When the door to his inner office opened, Greene yelled in shock. A high, sharp, almost feminine sound. He half jumped up but succeeded only in shoving his chair back so that it struck the wall hard enough to knock a framed certificate from its hook.

Two men stepped into the office. One was black, the other was white. They were both in their middle thirties. Tall, fit-looking, and wearing identical black suits, white shirts, black ties. Both of them had wires behind their ears.

Neither of them was smiling.

“Who the hell are—?” began Greene, his anger shooting up to match the level of his shock. But the black man silenced him by placing a finger to his own lips in the kind of shushing gesture an adult might use on a child.

The white man raised his hand and pointed a gun at Greene. Or, at least some kind of gunlike weapon. It had a handle and trigger, but instead of a barrel there was a blunt snub of an end with no opening, and around it were four steel prongs that curved inward so that the metal balls on the end nearly touched.

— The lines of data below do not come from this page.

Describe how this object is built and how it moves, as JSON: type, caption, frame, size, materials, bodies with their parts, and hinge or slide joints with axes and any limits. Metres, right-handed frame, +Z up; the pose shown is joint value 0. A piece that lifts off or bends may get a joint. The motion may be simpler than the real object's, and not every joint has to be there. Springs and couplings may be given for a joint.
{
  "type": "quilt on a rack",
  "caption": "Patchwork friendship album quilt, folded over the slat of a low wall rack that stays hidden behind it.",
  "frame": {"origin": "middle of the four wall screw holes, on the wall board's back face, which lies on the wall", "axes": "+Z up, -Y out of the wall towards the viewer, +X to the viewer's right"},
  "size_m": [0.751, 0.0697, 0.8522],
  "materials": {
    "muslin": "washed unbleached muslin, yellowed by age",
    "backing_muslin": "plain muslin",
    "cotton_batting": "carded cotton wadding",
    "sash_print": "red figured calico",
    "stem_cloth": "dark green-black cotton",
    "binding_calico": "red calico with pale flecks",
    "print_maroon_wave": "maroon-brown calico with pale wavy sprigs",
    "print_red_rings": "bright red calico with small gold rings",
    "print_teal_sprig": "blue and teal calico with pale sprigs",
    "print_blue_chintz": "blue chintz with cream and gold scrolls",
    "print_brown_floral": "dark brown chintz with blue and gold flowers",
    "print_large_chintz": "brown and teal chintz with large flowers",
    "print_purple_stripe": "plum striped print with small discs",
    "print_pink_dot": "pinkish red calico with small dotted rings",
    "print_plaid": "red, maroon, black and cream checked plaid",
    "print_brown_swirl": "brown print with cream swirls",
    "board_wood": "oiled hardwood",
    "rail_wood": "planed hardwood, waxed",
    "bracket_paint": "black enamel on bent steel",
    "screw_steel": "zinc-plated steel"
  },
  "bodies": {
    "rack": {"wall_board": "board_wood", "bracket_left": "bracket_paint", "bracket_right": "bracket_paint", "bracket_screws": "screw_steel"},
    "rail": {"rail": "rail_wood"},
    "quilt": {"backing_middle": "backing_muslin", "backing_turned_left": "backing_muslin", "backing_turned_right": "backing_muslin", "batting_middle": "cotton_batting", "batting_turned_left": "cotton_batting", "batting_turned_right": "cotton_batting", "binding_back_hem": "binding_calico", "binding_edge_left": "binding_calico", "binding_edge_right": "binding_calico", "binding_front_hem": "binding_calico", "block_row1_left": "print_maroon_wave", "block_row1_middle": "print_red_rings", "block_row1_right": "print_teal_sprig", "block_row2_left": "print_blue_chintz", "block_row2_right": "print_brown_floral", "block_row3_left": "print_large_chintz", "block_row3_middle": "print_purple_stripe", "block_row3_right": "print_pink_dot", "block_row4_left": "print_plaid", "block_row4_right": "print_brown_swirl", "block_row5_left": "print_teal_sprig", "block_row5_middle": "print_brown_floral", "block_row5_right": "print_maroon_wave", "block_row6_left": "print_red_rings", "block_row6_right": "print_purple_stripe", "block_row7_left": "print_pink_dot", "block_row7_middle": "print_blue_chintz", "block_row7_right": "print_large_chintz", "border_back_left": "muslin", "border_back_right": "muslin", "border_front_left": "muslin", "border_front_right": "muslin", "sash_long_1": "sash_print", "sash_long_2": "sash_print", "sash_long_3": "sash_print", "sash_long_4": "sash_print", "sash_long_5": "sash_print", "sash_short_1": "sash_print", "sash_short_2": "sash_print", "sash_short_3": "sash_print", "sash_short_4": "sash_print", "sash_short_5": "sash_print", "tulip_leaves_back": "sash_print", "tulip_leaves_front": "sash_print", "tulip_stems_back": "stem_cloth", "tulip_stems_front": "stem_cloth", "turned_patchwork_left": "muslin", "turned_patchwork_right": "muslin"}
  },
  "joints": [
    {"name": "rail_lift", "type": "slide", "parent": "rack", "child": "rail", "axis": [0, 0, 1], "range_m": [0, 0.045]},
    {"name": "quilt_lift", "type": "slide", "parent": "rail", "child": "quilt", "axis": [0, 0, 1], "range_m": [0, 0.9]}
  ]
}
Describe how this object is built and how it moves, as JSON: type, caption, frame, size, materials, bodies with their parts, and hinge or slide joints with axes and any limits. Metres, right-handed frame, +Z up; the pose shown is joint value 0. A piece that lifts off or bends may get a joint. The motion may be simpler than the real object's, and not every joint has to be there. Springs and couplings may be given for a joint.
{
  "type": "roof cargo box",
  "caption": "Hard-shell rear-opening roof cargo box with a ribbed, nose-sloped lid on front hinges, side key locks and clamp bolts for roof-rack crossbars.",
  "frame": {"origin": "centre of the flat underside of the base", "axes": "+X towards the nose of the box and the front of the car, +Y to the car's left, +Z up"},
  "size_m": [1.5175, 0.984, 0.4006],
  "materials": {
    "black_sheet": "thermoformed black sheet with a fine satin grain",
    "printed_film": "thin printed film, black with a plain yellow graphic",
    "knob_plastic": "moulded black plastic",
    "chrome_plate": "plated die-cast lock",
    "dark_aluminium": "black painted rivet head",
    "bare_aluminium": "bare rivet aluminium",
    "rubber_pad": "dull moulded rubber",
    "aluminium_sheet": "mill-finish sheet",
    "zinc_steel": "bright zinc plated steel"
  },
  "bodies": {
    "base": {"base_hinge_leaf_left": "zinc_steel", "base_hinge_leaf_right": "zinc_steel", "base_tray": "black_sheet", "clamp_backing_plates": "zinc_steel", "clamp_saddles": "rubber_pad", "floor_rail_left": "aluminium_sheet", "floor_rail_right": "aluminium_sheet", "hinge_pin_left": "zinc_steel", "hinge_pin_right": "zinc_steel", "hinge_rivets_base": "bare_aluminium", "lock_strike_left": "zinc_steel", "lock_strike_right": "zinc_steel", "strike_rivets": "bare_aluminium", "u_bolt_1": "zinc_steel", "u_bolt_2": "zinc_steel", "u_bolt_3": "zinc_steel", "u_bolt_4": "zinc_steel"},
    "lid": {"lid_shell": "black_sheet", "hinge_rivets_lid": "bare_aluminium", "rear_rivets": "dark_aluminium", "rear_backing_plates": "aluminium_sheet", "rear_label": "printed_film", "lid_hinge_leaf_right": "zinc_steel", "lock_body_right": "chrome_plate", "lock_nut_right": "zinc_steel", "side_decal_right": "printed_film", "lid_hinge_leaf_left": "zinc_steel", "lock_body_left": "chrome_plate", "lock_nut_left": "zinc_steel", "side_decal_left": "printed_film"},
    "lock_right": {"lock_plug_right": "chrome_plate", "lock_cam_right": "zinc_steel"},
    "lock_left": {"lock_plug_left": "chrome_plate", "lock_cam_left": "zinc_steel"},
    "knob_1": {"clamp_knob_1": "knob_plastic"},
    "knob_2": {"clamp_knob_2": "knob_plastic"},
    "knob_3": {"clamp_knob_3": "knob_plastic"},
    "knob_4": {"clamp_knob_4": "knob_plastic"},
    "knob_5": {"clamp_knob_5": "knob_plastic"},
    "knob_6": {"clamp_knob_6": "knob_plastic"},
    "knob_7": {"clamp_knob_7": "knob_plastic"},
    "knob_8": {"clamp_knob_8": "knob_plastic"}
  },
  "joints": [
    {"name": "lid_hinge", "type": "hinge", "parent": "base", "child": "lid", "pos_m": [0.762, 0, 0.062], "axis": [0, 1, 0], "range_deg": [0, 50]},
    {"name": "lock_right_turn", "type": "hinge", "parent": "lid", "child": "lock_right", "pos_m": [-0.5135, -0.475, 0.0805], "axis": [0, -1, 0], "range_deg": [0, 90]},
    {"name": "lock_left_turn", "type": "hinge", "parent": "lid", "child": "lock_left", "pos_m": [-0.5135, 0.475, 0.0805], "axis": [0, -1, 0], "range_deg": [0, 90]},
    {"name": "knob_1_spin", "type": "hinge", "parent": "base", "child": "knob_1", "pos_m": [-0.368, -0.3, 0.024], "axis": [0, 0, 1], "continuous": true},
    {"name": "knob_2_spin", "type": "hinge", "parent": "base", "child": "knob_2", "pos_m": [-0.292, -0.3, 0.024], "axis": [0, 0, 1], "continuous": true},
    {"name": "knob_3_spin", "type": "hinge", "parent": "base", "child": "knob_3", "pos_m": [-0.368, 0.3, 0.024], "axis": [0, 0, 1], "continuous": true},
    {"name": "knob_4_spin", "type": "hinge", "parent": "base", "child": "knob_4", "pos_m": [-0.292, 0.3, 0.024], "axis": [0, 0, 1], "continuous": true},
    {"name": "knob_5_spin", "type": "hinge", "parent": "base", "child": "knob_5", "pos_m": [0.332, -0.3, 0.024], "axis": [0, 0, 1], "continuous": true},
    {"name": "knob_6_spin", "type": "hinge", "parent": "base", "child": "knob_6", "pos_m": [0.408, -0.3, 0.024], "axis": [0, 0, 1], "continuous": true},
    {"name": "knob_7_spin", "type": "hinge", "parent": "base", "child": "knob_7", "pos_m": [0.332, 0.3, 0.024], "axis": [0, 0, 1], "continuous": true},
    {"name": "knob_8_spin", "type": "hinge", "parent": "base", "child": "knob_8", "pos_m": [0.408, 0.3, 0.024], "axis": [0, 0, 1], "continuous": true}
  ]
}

“Dr. Michael Greene,” said the man with the gun. It was a plain, uninflected statement, not a question.

“Who… who are you?” gasped Greene, his voice subdued as much from the shushing finger as the strange weapon. “How did you get in here?”

“Dr. Greene,” said the black man, lowering his hand, “we need you to turn over to us all of the materials you have on one of your patients.”

Greene bristled. “That’s absurd. Are you with the government? Let me see your identification. Let me see a warrant.”

The white man and the black man said nothing, did nothing except stare at him. They both had brown eyes that were as flat and uninformative as the painted eyes of mannequins.

“Doctor-patient confidentiality is—”

And that was as far as he got.

The black man suddenly raised his foot and kicked the side of the desk. Greene’s office furniture was all made from heavy hardwood, seasoned and sturdy, with steel reinforcements and a dark cherrywood glaze. The desk weighed nearly 350 pounds. So when it shot backward, propelled by that single kick, the desk struck Greene with shocking force. The desk’s legs were buried deep in the carpet, without casters or wheels, and yet that kick moved it like it was made from balsa. The footwell engulfed Greene’s knees, but the desktop crunched into his gut so forcefully that it snapped the doctor forward with such speed that he had no chance to get his hands up to protect his face. His nose, chin, and forehead slammed down. Pain exploded in his head and blood splashed outward to form a rude Rorschach pattern on the open file folder for one of his newest teen patients.

Greene rebounded from the desk and sagged into his chair, bleeding and dazed. The lights in the room seemed to flare to white-hot brightness, but that was only in Greene’s head because immediately darkness seemed to cover him like a blanket.